_INSTRUCTION:_ Look through the material below and copy exactly the lines from the line with "Write part 3" to the line with "return grid +", those two lines included.

_DATA FOR PROCESSING:_
+ + + + +

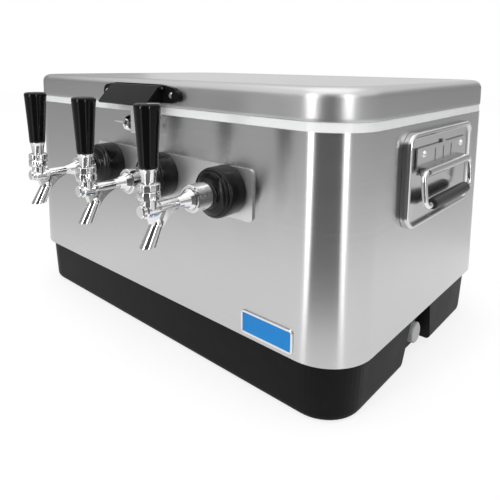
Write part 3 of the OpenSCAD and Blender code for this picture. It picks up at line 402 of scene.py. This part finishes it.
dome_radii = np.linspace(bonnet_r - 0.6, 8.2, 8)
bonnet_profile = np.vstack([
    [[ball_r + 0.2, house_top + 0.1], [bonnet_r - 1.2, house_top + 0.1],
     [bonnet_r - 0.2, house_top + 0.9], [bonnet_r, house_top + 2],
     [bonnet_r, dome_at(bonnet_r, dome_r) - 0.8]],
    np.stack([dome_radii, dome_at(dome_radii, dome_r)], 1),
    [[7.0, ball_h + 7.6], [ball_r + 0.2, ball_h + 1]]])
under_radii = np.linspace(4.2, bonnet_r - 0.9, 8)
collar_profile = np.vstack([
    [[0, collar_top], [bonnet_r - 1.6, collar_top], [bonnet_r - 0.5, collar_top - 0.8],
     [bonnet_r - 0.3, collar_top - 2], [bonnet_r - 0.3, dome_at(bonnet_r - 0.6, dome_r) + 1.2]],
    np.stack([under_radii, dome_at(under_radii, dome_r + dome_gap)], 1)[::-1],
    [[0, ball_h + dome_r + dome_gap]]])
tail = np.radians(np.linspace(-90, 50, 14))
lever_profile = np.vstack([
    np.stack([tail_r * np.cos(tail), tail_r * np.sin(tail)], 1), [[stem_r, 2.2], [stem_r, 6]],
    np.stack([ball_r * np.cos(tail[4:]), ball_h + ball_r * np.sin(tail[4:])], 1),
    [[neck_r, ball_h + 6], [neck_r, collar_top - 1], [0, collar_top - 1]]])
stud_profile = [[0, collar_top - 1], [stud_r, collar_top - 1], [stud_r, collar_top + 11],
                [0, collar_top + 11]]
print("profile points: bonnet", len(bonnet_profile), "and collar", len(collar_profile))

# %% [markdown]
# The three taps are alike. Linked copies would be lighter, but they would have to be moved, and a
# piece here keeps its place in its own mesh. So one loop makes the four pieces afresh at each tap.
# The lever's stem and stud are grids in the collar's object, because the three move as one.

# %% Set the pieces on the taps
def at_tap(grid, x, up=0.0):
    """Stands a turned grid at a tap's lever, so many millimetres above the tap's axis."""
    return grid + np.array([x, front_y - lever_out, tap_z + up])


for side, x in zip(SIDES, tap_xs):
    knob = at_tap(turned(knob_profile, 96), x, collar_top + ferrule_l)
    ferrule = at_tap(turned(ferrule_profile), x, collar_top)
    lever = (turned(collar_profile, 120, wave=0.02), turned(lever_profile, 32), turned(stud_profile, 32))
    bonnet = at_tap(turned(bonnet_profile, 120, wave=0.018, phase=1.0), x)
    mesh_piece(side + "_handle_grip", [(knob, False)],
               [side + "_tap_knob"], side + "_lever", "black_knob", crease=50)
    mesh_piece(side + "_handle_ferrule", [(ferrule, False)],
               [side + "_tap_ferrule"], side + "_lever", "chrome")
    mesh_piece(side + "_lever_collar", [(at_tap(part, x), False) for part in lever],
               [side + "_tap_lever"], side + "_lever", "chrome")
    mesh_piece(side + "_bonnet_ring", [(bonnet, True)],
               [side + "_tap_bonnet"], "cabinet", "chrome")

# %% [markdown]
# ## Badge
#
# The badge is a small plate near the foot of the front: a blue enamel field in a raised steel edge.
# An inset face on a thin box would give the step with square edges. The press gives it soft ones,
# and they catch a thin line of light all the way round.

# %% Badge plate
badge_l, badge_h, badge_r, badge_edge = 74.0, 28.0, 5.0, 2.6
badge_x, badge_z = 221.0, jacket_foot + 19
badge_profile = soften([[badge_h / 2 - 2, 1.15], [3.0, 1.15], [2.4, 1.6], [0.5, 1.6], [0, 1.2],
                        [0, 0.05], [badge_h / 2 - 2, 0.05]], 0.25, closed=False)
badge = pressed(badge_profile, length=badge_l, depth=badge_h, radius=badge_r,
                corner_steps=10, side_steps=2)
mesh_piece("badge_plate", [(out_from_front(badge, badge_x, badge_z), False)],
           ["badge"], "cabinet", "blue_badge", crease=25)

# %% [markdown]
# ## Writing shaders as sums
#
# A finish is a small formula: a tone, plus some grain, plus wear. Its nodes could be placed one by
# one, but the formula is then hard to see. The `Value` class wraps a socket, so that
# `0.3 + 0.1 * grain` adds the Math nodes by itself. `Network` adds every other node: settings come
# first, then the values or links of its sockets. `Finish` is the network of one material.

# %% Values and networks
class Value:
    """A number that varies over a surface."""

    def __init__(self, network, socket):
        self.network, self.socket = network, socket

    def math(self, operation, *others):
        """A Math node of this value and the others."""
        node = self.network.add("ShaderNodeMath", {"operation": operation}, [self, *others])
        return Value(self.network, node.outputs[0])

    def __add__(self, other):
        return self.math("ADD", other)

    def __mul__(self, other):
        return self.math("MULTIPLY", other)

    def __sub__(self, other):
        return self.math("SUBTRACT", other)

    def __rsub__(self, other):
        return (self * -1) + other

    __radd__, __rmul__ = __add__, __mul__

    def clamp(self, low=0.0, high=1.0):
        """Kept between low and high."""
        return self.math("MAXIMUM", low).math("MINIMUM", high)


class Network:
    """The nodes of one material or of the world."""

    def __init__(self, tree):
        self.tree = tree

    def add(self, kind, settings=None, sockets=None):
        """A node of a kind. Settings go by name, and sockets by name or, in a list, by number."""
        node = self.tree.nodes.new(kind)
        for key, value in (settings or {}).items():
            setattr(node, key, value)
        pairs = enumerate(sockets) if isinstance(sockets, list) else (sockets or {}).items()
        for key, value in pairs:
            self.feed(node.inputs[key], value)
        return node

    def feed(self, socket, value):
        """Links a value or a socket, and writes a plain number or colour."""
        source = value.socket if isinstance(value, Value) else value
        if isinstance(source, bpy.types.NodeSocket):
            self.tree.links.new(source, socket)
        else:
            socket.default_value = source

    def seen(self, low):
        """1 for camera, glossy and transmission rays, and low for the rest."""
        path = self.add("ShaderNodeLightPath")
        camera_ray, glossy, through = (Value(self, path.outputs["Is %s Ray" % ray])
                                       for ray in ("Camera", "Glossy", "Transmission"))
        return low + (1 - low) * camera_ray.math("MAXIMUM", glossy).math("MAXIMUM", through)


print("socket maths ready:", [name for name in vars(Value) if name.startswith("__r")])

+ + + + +

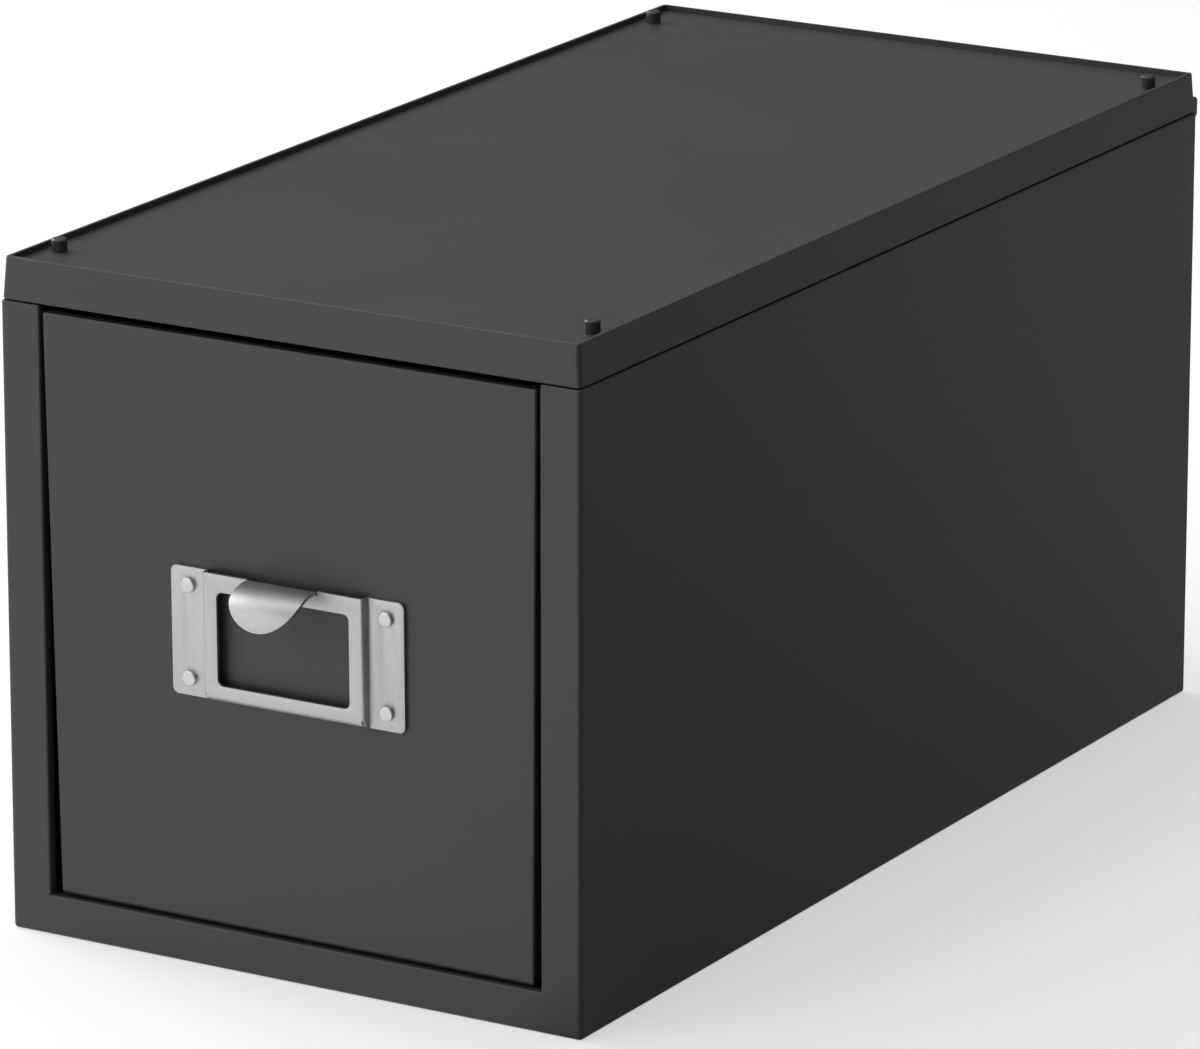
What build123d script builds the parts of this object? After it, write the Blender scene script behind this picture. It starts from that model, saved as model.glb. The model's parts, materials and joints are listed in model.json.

+ + + + +

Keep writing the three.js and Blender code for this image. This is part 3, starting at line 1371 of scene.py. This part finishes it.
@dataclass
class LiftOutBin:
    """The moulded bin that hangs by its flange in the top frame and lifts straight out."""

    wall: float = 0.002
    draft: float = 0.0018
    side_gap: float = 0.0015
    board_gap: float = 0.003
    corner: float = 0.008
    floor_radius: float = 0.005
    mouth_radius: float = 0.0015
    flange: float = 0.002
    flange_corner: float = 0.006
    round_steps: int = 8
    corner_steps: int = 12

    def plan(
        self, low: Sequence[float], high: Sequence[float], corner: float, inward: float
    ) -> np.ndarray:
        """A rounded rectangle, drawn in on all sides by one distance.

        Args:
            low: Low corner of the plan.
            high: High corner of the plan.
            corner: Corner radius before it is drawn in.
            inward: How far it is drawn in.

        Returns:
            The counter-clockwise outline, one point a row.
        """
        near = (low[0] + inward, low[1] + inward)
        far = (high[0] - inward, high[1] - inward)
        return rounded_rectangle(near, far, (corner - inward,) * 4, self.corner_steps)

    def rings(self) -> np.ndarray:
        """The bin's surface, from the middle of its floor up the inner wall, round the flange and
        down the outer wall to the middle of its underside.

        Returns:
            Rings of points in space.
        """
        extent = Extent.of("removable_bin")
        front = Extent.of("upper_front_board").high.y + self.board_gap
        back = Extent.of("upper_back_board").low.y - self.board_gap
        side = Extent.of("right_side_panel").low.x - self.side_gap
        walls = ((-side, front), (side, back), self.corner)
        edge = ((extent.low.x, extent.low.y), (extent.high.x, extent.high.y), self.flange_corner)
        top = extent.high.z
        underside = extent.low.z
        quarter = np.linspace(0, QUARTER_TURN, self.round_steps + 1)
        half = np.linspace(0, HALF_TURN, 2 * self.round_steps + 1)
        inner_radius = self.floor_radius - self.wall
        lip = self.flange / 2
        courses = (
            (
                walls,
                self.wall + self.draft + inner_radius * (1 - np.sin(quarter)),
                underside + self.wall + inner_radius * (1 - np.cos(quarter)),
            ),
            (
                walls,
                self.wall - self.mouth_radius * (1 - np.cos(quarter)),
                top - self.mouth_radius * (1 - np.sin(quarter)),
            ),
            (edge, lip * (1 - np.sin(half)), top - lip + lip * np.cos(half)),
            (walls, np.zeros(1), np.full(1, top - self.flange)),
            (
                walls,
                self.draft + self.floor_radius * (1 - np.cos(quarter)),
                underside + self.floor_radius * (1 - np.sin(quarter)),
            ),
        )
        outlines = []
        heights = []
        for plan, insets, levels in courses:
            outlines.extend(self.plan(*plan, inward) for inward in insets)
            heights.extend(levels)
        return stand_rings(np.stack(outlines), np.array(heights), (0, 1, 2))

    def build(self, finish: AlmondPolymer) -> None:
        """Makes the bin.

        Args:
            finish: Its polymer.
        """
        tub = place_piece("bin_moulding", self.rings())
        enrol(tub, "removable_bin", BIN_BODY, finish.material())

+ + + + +

_FULL OUTPUT:_
Write part 3 of the OpenSCAD and Blender code for this picture. It picks up at line 402 of scene.py. This part finishes it.
dome_radii = np.linspace(bonnet_r - 0.6, 8.2, 8)
bonnet_profile = np.vstack([
    [[ball_r + 0.2, house_top + 0.1], [bonnet_r - 1.2, house_top + 0.1],
     [bonnet_r - 0.2, house_top + 0.9], [bonnet_r, house_top + 2],
     [bonnet_r, dome_at(bonnet_r, dome_r) - 0.8]],
    np.stack([dome_radii, dome_at(dome_radii, dome_r)], 1),
    [[7.0, ball_h + 7.6], [ball_r + 0.2, ball_h + 1]]])
under_radii = np.linspace(4.2, bonnet_r - 0.9, 8)
collar_profile = np.vstack([
    [[0, collar_top], [bonnet_r - 1.6, collar_top], [bonnet_r - 0.5, collar_top - 0.8],
     [bonnet_r - 0.3, collar_top - 2], [bonnet_r - 0.3, dome_at(bonnet_r - 0.6, dome_r) + 1.2]],
    np.stack([under_radii, dome_at(under_radii, dome_r + dome_gap)], 1)[::-1],
    [[0, ball_h + dome_r + dome_gap]]])
tail = np.radians(np.linspace(-90, 50, 14))
lever_profile = np.vstack([
    np.stack([tail_r * np.cos(tail), tail_r * np.sin(tail)], 1), [[stem_r, 2.2], [stem_r, 6]],
    np.stack([ball_r * np.cos(tail[4:]), ball_h + ball_r * np.sin(tail[4:])], 1),
    [[neck_r, ball_h + 6], [neck_r, collar_top - 1], [0, collar_top - 1]]])
stud_profile = [[0, collar_top - 1], [stud_r, collar_top - 1], [stud_r, collar_top + 11],
                [0, collar_top + 11]]
print("profile points: bonnet", len(bonnet_profile), "and collar", len(collar_profile))

# %% [markdown]
# The three taps are alike. Linked copies would be lighter, but they would have to be moved, and a
# piece here keeps its place in its own mesh. So one loop makes the four pieces afresh at each tap.
# The lever's stem and stud are grids in the collar's object, because the three move as one.

# %% Set the pieces on the taps
def at_tap(grid, x, up=0.0):
    """Stands a turned grid at a tap's lever, so many millimetres above the tap's axis."""
    return grid + np.array([x, front_y - lever_out, tap_z + up])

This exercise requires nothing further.